Eventually we make some friends. Sara's is an urchin named Phoebe, who conducts her around the neighborhood along the tops of the walls that divide the backyards. Phoebe regularly steals all the fruit from our fruit bowl and teaches Sara how to shoplift.

I fall into a nest of feminists — socialist feminists, Marxist feminists, cultural feminists, radical feminists. Although they spend lots of time arguing about their differences, I can't tell them apart. They all seem like bright, attractive, excessively rational young women. But the only thing they share, ideologically speaking, is a hatred of America as the seat of power for the capitalist patriarchy.
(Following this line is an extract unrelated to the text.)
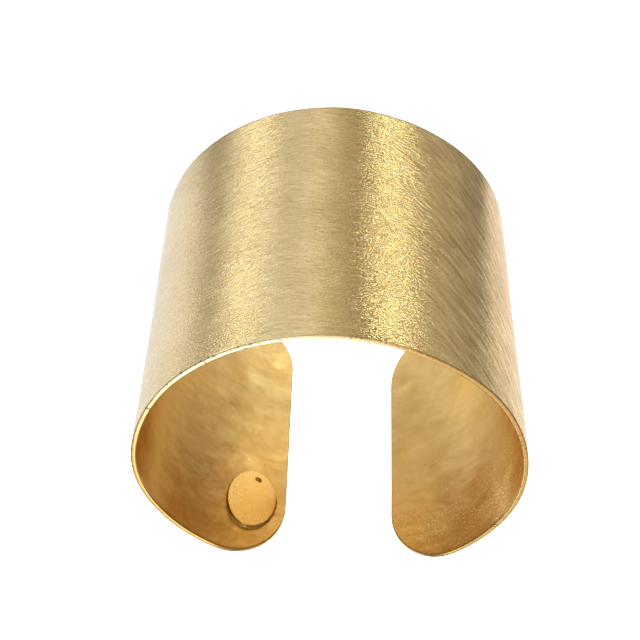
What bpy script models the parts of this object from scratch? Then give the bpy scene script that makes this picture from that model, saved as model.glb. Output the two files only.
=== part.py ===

Sometimes I serve as their whipping boy. “You Americans this, that, and the other …,” they snarl, with no seeming awareness of whose British ancestors first taught Americans the wiles of empire-building.

I'm intrigued because I've never been accused of being an American before. I point out that just as England isn't London, so America isn't New York City or Hollywood. Just as the English have Cornwall and Yorkshire, so do Americans have Tennessee and Vermont. But when I mention having taken Sara to London's first McDonald's, they go into a group cardiac arrest that nearly ends the budding friendships.

Sometimes leaving a place behind lets you see it more clearly. As Sarah Orne Jewett once wrote Willa Cather, “One must know the world so well before one can know the parish.” With three thousand miles between Tennessee and me, I start to remember things about my childhood that I've conveniently repressed — the iron staircase up the side of the State Theater, the water fountain at J.C. Penney's labeled “Colored,” the ghetto of redbrick apartment buildings across the railroad tracks.